The G20 should work to ensure that amongst its members and in relation to their trade partners, the right to freedom of association and the right to form and join a trade union are respected and enacted in national legislations.  The right to organise is essential because it is the only way to counteract the power imbalance between a migrant workers victim of forced labour and the employer.  In Saudi Arabia for example, no legislation provides for the protection of trade unions.  And of the GCC countries, only Kuwait has ratified the ILO Conventions on Freedom of Association and Protection of the Right to Organize Convention, 1948 (No. 87) and the Right to Organize and Collective Bargaining, 1949 (No, 98).

Companies should set strict requirements throughout their supply chain to prevent labour rights violations, use their leverage to ensure compliance and provide for grievance mechanisms.

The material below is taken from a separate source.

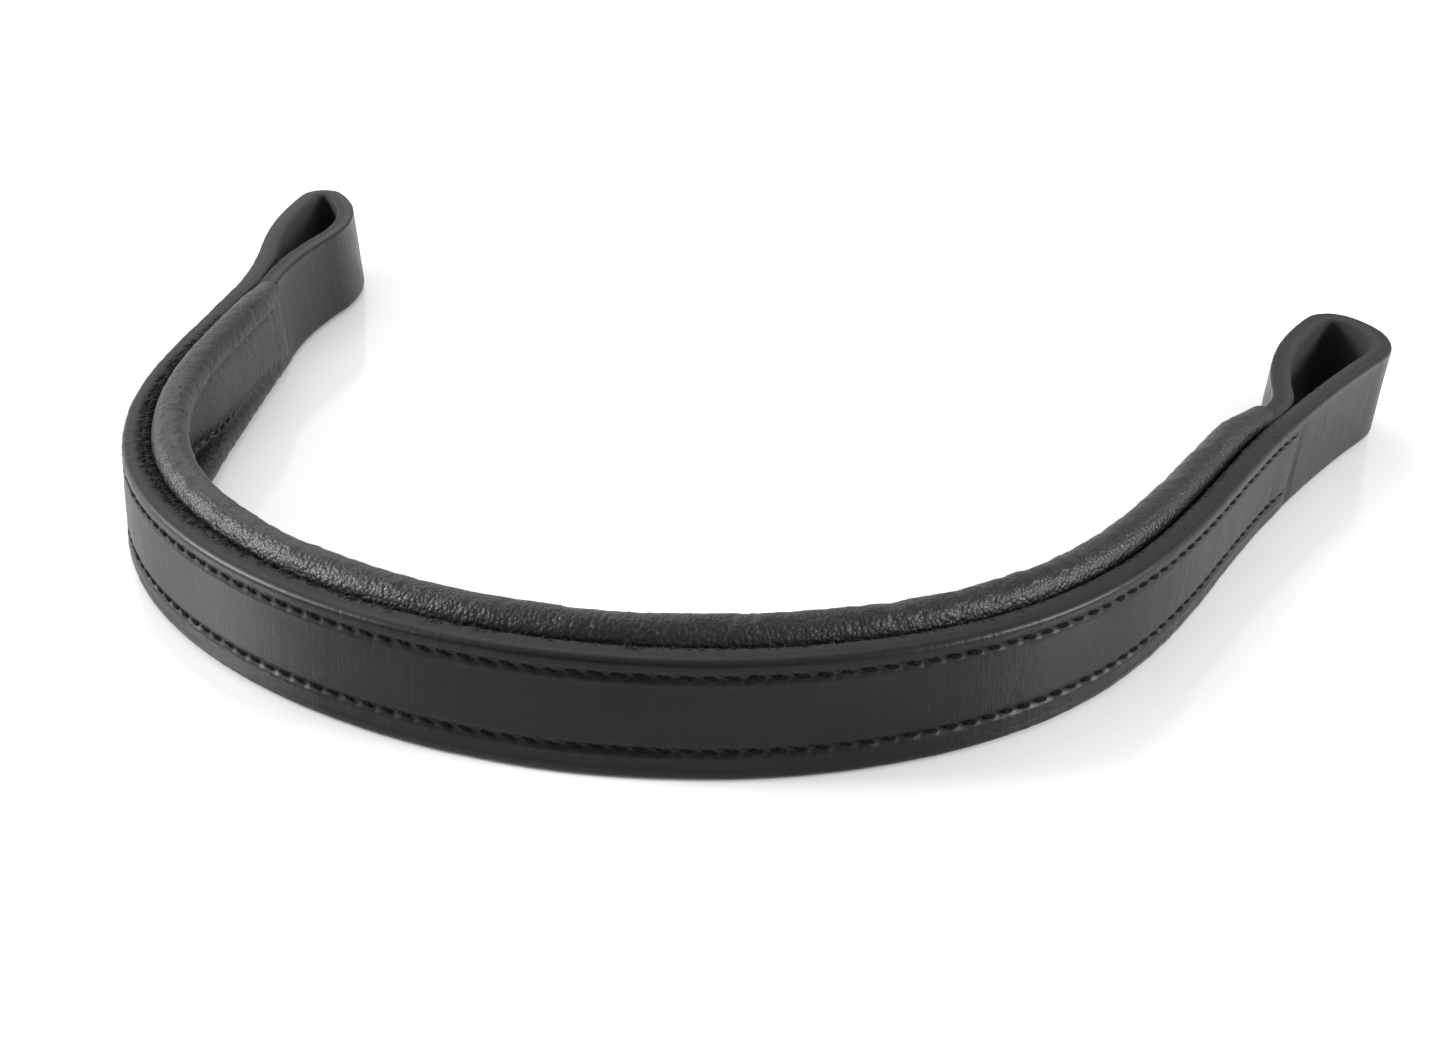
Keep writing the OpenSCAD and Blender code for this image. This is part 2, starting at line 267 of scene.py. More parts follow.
def push(out, z, relief):
    """move outlines that run anticlockwise in (out, z) along their own normals"""
    d_out = np.roll(out, -1, 1) - np.roll(out, 1, 1)
    d_z = np.roll(z, -1, 1) - np.roll(z, 1, 1)
    size = np.maximum(np.hypot(d_out, d_z), 1e-9)
    return out + relief * (d_z / size), z + relief * (-d_out / size)


def grid_normals(points):
    """normals of rings of points; outward where anticlockwise rings run towards +along"""
    around = np.roll(points, -1, 1) - np.roll(points, 1, 1)
    length = np.empty_like(points)
    length[1:-1] = points[2:] - points[:-2]
    length[0], length[-1] = points[1] - points[0], points[-1] - points[-2]
    normals = np.cross(length, around)
    normals /= np.maximum(np.linalg.norm(normals, axis=-1, keepdims=True), 1e-12)
    return normals


def tube_quads(rings, around):
    i = np.arange(rings - 1)[:, None] * around
    j = np.arange(around)[None, :]
    j_next = (j + 1) % around
    corners = [i + j, i + j_next, i + around + j_next, i + around + j]
    return np.stack(corners, -1).reshape(-1, 4)


def closed_tube_faces(rings, around):
    caps = [list(range(around))[::-1], list(range((rings - 1) * around, rings * around))]
    return tube_quads(rings, around).tolist() + caps


def link_object(name, data):
    ob = bpy.data.objects.new(name, data)
    bpy.context.scene.collection.objects.link(ob)
    return ob


def add_vectors(mesh, name, values):
    attribute = mesh.attributes.new(name, "FLOAT_VECTOR", "POINT")
    attribute.data.foreach_set("vector", values.astype(np.float32).ravel())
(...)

The right to organise also means freedom from repression and persecution against trade unions.  It is part of responsible business conduct to recognise the worker’s right to be part of a trade union, and to strike.  Absence of these rights constitutes a risk factor for labour rights violations. Thus, heightened human rights due diligence standards should apply when operating in such a country or with a supplier from such a country.  Further, a company should support the creation of a strong workers’ committee when it comes to suppliers or subcontractors.  Companies should set strict requirements throughout their supply chain to prevent labour rights violations, use their leverage to ensure compliance and provide for grievance mechanisms.

Voices at the G20 summit have claimed that to:“eradicate modern slavery around the world, we need to go much further”.  This calls for mandatory human rights due diligence and supply chain reporting.  It is up to the G20 to ensure that ‘immediate and effective measures’ are given a mandatory character and are not forgotten in between Hamburg and Buenos Aires, where the 2018 G20 summit will take place.

 

This blog is part of an ongoing series encouraging dialogue on, and raising the visibility of the G20 Summit as a business and human rights opportunity.